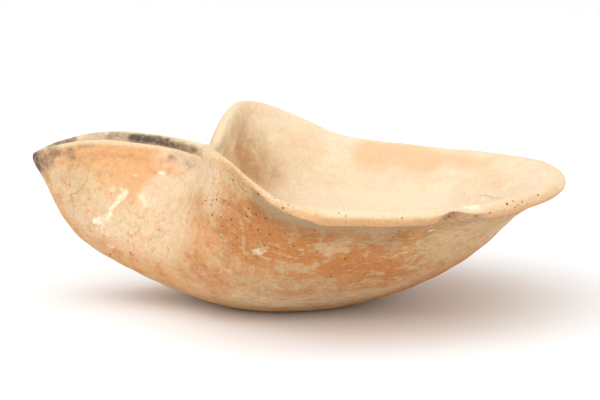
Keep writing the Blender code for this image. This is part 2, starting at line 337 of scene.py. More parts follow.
# Where the small pits lie close together
PITTED = (
    Mark(((208, 208), (235, 208), (262, 216)), 8.0, 0.9),
    Mark(((222, 172), (230, 196)), 5.0, 0.45),
    Mark(((235, 235), (265, 235)), 8.0, 0.75),
    Mark(((258, 193), (288, 210), (320, 219)), 2.5, 0.8, "both"),
    Mark(((330, 215), (400, 217)), 3.0, 0.6, "both"),
    Mark(((502, 203), (525, 202)), 3.5, 1.0, "both"),
    Mark(((446, 222), (480, 218)), 3.5, 0.5, "both"),
    Mark(((130, 215), (170, 250)), 10.0, 0.4),
    Mark(((88, 240), (120, 258)), 6.0, 0.6),
    Mark(((244, 126), (262, 132)), 4.0, 0.7, "inner"),
    Mark(((0, -42, 30), (22, -36, 20)), 8.0, 0.7, "inner"),
    Mark(((34, 6, 12), (8, 12, 10)), 8.0, 0.6, "inner"),
    Mark(((-22, 40, 26), (4, 52, 24)), 8.0, 0.8),
    Mark(((40, 44, 24), (52, 32, 22)), 7.0, 0.6),
    Mark(((62, -4, 24), (56, -20, 22)), 6.0, 0.5),
    Mark(((-10, 0, -2), (12, 4, -2)), 8.0, 0.5),
)
# The tanned lower edge of the lip
TANNED = (
    Mark(((488, 214), (512, 206), (540, 199), (558, 192)), 1.7, 0.85, "both"),
    Mark(((268, 201), (300, 215), (340, 220), (400, 221), (436, 220)), 1.2, 0.55, "both"),
)
# The break in the lip that is sunk into the clay
CHIP = (
    Mark(((450, 219), (453, 214), (456, 212)), 1.3, 1.3),
    Mark(((458, 214), (477, 216)), 1.7, 0.6),
)
# Where rough bare clay shows: at the spout's rubbed edge, in the break and below it
BROKEN = (
    Mark(((46, 160), (56, 154), (72, 151)), 1.7, 0.75),
    Mark(((446, 219), (453, 212), (466, 213), (480, 217)), 2.6, 1.15),
    Mark(((440, 224), (460, 221), (480, 221)), 2.4, 0.9),
    Mark(((428, 235), (438, 228), (452, 224)), 2.4, 0.7),
)

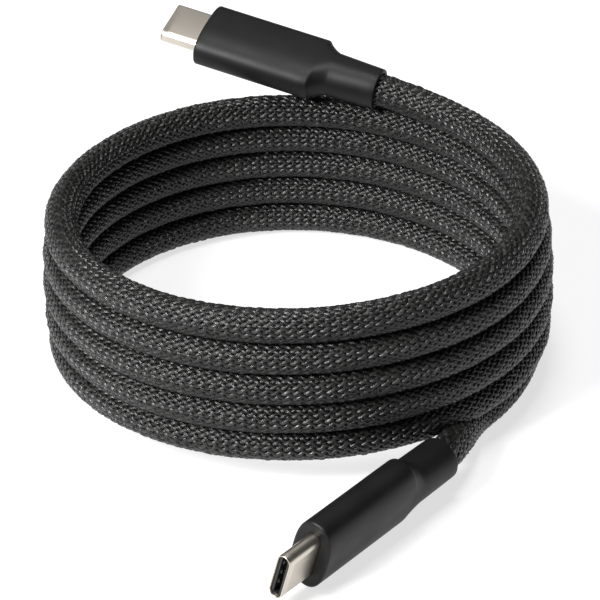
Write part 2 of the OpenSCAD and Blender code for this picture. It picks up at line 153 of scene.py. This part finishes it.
def plug_frame(side):
    """The plug's own frame: X forward out of the mouth, origin on the grip's front face."""
    mount = mounts["plug_" + side]
    forward = Vector(mount["axis"])
    width = Vector((0, 0, 1)).cross(forward).normalized()
    thick = forward.cross(width)
    turn = math.radians(ROLLS[side])
    axes = Matrix((
        forward,
        math.cos(turn) * width + math.sin(turn) * thick,
        math.cos(turn) * thick - math.sin(turn) * width,
    )).transposed()
    face = Vector(mount["pos_m"]) - SHELL_OUT * forward
    return Matrix.Translation(face) @ axes.to_4x4()


def cord_route():
    """Points from inside the upper plug's neck, round the coil, to inside the lower one's."""
    upper = coil_path(np.linspace(TURNS, 0, 2600))
    ahead = upper[-1] - upper[-2]
    ahead[2] = 0
    ahead /= np.linalg.norm(ahead)
    outward = np.array([-ahead[1], ahead[0], 0])
    neck_b = np.array(plug_frame("b") @ Vector((-NECK_BACK, 0, 0)))
    rise = neck_b[2] - upper[-1][2]
    u = np.linspace(0, 1, 80)[1:, None]
    lower = (upper[-1] + LOW_REACH * u * ahead + LOW_SWING * smooth(u) * outward
             + rise * smooth(u) * np.array([0, 0, 1]))
    inset_a = np.array(plug_frame("a") @ Vector((SLEEVE_INSET - NECK_BACK, 0, 0)))
    inset_b = np.array(plug_frame("b") @ Vector((SLEEVE_INSET - NECK_BACK, 0, 0)))
    return np.concatenate([[inset_a], upper, lower, [inset_b]])


class Route:
    """The cord's centre line with a side and a top direction at every length along it."""

    def __init__(self, points):
        self.points = points
        steps = np.linalg.norm(np.diff(points, axis=0), axis=1)
        self.at = np.concatenate([[0], np.cumsum(steps)])
        self.length = self.at[-1]
        ahead = np.gradient(points, self.at, axis=0)
        ahead /= np.linalg.norm(ahead, axis=1)[:, None]
        side = np.cross(ahead, [0, 0, 1])
        self.side = side / np.linalg.norm(side, axis=1)[:, None]
        self.top = np.cross(self.side, ahead)

    def place(self, along, angle, radius):
        """Points at a length along the cord, an angle round it and a radius."""
        def sample(values):
            return np.stack([np.interp(along, self.at, values[:, k]) for k in range(3)], -1)
        across = (np.cos(angle)[..., None] * sample(self.side)
                  + np.sin(angle)[..., None] * sample(self.top))
        return sample(self.points) + radius[..., None] * across


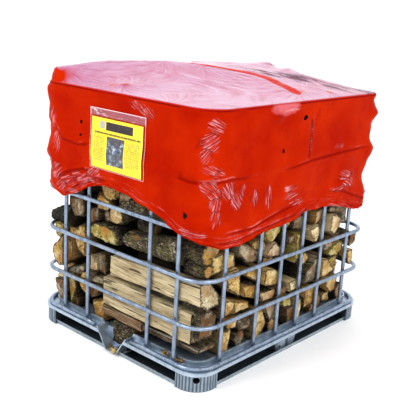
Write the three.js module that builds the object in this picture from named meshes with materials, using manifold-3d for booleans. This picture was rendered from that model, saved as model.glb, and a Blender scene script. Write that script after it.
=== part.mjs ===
// A full crate of split firewood: a steel tube cage on a sheet-steel pallet, packed with half-metre
// logs and wrapped over its upper half in a film hood. Millimetres, +Z up, origin on the ground at
// the middle of the pallet. The short valve side faces -Y.
import * as THREE from 'three';
import Module from 'manifold-3d';
import { mergeVertices } from 'three/addons/utils/BufferGeometryUtils.js';

const wasm = await Module();
wasm.setup();

// Pallet
const palletHalfX = 500;
const palletHalfY = 600;
const palletCorner = 95;
const sheet = 3;
const ledgeUnder = 80;
const ledgeTop = ledgeUnder + sheet;
const lipDrop = 12;
const rimHalfX = 455;
const rimHalfY = 555;
const rimCorner = 70;
const rimTop = 112;
const bead = 4;
const touch = 0.3;

// Valve recess in the front of the tray: half widths at its floor, at the ledge and at the rim
const recess = { floor: 28, ledge: 88, rim: 104, floorZ: 5, ledgeZ: 95, depth: 60 };

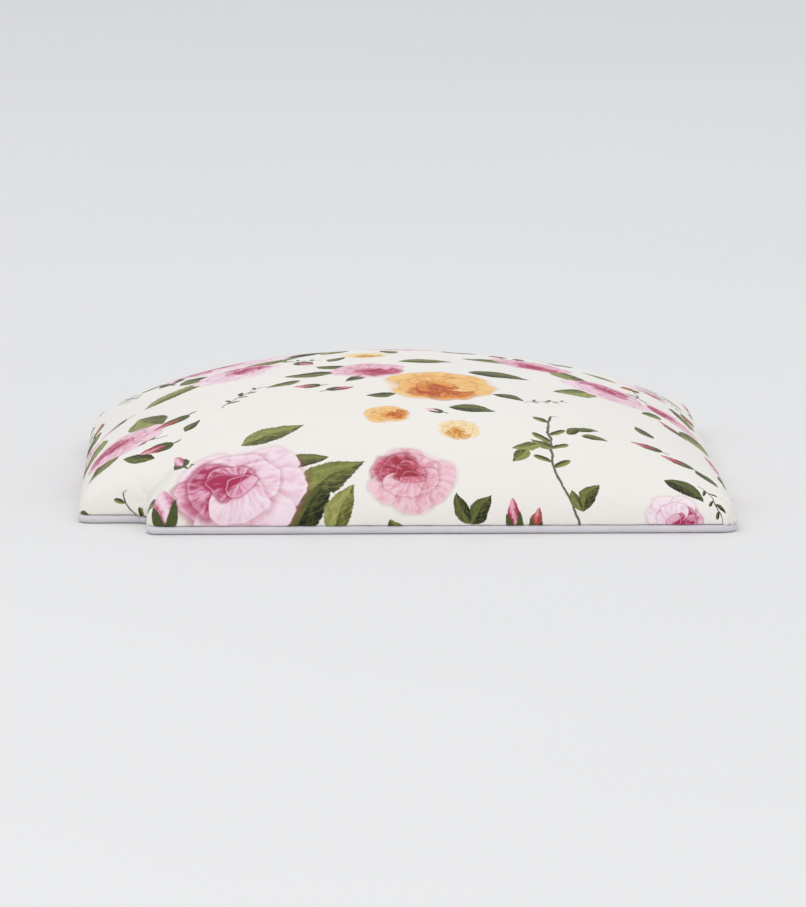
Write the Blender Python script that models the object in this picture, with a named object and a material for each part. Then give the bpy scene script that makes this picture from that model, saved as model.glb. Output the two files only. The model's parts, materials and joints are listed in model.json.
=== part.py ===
"""Upholstered seat pad for a wooden dining chair.

A plywood board carries a crowned foam block and a wadding layer. A fabric cover is pulled over them and
stapled underneath, with a welt round its bottom edge and a black dust cover over the staples. The two
rear corners are notched to fit round the chair's back posts, and four tee nuts take the seat screws.

Frame: origin at the middle of the underside, +X to the sitter's left, -Y to the front, +Z up, metres.
"""

from math import asin, atan2, ceil, cos, pi, sin

import bmesh
import bpy
from mathutils import Matrix, Vector

MM = 0.001

# Overall form
WIDTH = 0.450
DEPTH = 0.400
HEIGHT = 0.076
FRONT_CORNER = 0.012
SMALL_CORNER = 0.008
LEAST_CORNER = 0.002
MOST_CORNER = 0.022
NOTCH_WIDTH = 0.046
NOTCH_DEPTH = 0.042
DOME_POWER = 2.0
EDGE_POWER = 1.9
RIM_POWER = 8
NOTCH_FALL = 0.050

# Heights of the layers, from the underside up
GAP = 0.3 * MM
DUST_THICK = 1.2 * MM
TAIL_LOW = DUST_THICK + GAP
TAIL_THICK = 0.9 * MM
FLANGE_LOW = TAIL_LOW + TAIL_THICK + GAP
COVER_THICK = 1.0 * MM
BOARD_LOW = FLANGE_LOW + COVER_THICK + GAP
BOARD_THICK = 9.0 * MM
BOARD_TOP = BOARD_LOW + BOARD_THICK
FOAM_LOW = BOARD_TOP + GAP
DOME_BASE = 5.4 * MM

# Distances in from the outline
WELT_RADIUS = 2.5 * MM
COVER_INSET = 0.5 * MM
LEDGE_INSET = 2 * WELT_RADIUS + GAP
BOARD_INSET = LEDGE_INSET + COVER_THICK + 2 * GAP
BATTING_THICK = 5.0 * MM
FLANGE_INSET = 42.0 * MM
TAIL_INSET = 24.0 * MM
DUST_INSET = 10.0 * MM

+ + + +

*What to produce*
Every line from the one containing "Write the Blender" through the one containing "NOTCH_FALL = 0.050" is to be given again exactly, both ends included, and no line outside that range.

*Task response*
Write the Blender Python script that models the object in this picture, with a named object and a material for each part. Then give the bpy scene script that makes this picture from that model, saved as model.glb. Output the two files only. The model's parts, materials and joints are listed in model.json.
=== part.py ===
"""Upholstered seat pad for a wooden dining chair.

A plywood board carries a crowned foam block and a wadding layer. A fabric cover is pulled over them and
stapled underneath, with a welt round its bottom edge and a black dust cover over the staples. The two
rear corners are notched to fit round the chair's back posts, and four tee nuts take the seat screws.

Frame: origin at the middle of the underside, +X to the sitter's left, -Y to the front, +Z up, metres.
"""

from math import asin, atan2, ceil, cos, pi, sin

import bmesh
import bpy
from mathutils import Matrix, Vector

MM = 0.001

# Overall form
WIDTH = 0.450
DEPTH = 0.400
HEIGHT = 0.076
FRONT_CORNER = 0.012
SMALL_CORNER = 0.008
LEAST_CORNER = 0.002
MOST_CORNER = 0.022
NOTCH_WIDTH = 0.046
NOTCH_DEPTH = 0.042
DOME_POWER = 2.0
EDGE_POWER = 1.9
RIM_POWER = 8
NOTCH_FALL = 0.050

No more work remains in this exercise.